- [Goal]:
Transcribe word for word only the span whose first line is the one with "the rim and" and whose last line is the one with "for node in"; both of those lines belong to it.

>> BEGIN

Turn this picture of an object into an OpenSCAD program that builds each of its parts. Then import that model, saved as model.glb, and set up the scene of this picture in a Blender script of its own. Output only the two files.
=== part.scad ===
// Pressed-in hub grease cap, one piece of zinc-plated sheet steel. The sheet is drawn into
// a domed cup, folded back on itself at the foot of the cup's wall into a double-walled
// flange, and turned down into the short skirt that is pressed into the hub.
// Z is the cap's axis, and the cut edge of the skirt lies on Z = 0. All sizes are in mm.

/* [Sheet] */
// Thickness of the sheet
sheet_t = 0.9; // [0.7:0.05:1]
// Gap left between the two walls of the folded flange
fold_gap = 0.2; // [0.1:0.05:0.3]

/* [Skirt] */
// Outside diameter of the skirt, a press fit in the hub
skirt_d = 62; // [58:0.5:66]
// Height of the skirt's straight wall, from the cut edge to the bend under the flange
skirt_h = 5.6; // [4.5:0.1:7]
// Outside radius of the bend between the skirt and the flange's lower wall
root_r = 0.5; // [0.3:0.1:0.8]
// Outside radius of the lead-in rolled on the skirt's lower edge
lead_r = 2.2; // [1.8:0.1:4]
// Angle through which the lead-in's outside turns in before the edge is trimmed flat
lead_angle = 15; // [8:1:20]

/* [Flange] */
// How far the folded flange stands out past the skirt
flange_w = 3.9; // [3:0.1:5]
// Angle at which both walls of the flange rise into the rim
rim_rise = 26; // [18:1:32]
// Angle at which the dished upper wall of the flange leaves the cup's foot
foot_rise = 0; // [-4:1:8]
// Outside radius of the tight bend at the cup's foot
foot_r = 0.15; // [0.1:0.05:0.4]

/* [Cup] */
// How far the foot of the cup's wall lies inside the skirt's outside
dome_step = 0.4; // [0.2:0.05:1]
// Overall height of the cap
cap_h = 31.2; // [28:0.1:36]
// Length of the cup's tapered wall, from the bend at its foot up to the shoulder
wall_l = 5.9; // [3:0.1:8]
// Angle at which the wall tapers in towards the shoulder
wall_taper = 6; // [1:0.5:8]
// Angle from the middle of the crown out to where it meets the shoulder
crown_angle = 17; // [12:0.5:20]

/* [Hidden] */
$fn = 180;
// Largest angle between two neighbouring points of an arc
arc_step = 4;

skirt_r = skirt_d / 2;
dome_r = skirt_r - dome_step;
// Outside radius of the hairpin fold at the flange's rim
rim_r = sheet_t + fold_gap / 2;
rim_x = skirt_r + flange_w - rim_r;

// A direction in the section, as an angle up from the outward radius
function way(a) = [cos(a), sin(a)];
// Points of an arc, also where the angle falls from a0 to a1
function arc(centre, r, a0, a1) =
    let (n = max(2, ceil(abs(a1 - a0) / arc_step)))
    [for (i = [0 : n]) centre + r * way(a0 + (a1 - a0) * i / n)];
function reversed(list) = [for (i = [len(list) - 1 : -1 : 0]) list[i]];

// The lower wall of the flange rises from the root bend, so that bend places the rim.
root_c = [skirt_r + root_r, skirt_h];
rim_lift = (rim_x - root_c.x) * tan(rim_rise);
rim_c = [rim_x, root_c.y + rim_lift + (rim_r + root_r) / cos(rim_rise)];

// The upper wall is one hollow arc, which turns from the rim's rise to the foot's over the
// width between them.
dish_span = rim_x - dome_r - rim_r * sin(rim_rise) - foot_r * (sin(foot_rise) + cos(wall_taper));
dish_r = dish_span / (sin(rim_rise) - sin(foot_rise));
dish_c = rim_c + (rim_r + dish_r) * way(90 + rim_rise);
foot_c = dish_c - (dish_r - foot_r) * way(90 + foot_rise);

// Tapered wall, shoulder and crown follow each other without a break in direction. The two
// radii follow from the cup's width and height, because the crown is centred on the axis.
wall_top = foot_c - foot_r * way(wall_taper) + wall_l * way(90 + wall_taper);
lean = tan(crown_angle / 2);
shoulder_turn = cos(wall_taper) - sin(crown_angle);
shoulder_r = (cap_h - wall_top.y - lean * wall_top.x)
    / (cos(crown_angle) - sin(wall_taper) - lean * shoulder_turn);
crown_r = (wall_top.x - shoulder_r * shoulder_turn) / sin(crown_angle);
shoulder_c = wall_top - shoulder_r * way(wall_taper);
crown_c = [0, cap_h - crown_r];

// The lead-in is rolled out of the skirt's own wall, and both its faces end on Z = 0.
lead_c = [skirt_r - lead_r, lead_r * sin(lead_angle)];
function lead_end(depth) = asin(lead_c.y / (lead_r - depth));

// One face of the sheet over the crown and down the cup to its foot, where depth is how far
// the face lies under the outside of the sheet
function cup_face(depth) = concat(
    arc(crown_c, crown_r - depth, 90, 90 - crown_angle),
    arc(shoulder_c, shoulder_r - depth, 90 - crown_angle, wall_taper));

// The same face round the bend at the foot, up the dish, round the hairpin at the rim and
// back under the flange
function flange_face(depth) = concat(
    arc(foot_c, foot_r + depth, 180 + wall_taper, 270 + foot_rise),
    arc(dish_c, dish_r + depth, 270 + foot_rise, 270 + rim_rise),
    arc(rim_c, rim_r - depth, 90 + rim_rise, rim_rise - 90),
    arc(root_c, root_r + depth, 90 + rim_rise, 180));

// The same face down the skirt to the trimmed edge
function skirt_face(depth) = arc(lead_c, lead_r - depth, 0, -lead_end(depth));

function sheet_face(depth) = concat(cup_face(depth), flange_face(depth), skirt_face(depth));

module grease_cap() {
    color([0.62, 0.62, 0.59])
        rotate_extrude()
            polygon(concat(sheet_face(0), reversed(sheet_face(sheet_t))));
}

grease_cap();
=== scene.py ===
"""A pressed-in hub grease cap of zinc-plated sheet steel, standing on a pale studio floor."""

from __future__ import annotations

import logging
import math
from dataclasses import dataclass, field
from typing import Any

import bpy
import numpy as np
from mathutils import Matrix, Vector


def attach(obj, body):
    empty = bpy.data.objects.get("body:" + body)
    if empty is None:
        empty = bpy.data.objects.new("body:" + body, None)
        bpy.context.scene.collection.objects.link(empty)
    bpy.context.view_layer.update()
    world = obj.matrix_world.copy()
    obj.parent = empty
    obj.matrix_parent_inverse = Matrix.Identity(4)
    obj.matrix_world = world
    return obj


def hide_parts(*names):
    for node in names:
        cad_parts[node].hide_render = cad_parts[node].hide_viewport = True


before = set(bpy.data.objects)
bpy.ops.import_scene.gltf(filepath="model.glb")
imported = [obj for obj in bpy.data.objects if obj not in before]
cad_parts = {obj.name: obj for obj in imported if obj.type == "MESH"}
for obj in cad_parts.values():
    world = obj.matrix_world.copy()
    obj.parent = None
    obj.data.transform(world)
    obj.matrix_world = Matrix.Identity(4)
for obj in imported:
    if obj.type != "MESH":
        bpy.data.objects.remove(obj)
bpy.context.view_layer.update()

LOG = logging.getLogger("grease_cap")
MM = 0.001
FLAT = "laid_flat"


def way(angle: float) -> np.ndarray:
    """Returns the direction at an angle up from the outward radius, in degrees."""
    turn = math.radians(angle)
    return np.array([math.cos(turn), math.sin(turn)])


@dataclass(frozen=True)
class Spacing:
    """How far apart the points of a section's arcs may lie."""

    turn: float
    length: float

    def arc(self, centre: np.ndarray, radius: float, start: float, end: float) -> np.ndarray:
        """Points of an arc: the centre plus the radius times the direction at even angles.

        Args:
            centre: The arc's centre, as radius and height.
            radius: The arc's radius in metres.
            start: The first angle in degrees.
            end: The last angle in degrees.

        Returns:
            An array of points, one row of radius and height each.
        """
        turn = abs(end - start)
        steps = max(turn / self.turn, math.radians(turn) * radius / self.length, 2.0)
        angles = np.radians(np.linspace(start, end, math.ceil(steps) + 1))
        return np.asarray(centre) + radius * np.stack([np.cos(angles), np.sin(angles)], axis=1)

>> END

- [Output below]:
// The same face round the bend at the foot, up the dish, round the hairpin at the rim and
// back under the flange
function flange_face(depth) = concat(
    arc(foot_c, foot_r + depth, 180 + wall_taper, 270 + foot_rise),
    arc(dish_c, dish_r + depth, 270 + foot_rise, 270 + rim_rise),
    arc(rim_c, rim_r - depth, 90 + rim_rise, rim_rise - 90),
    arc(root_c, root_r + depth, 90 + rim_rise, 180));

// The same face down the skirt to the trimmed edge
function skirt_face(depth) = arc(lead_c, lead_r - depth, 0, -lead_end(depth));

function sheet_face(depth) = concat(cup_face(depth), flange_face(depth), skirt_face(depth));

module grease_cap() {
    color([0.62, 0.62, 0.59])
        rotate_extrude()
            polygon(concat(sheet_face(0), reversed(sheet_face(sheet_t))));
}

grease_cap();
=== scene.py ===
"""A pressed-in hub grease cap of zinc-plated sheet steel, standing on a pale studio floor."""

from __future__ import annotations

import logging
import math
from dataclasses import dataclass, field
from typing import Any

import bpy
import numpy as np
from mathutils import Matrix, Vector


def attach(obj, body):
    empty = bpy.data.objects.get("body:" + body)
    if empty is None:
        empty = bpy.data.objects.new("body:" + body, None)
        bpy.context.scene.collection.objects.link(empty)
    bpy.context.view_layer.update()
    world = obj.matrix_world.copy()
    obj.parent = empty
    obj.matrix_parent_inverse = Matrix.Identity(4)
    obj.matrix_world = world
    return obj


def hide_parts(*names):
    for node in names:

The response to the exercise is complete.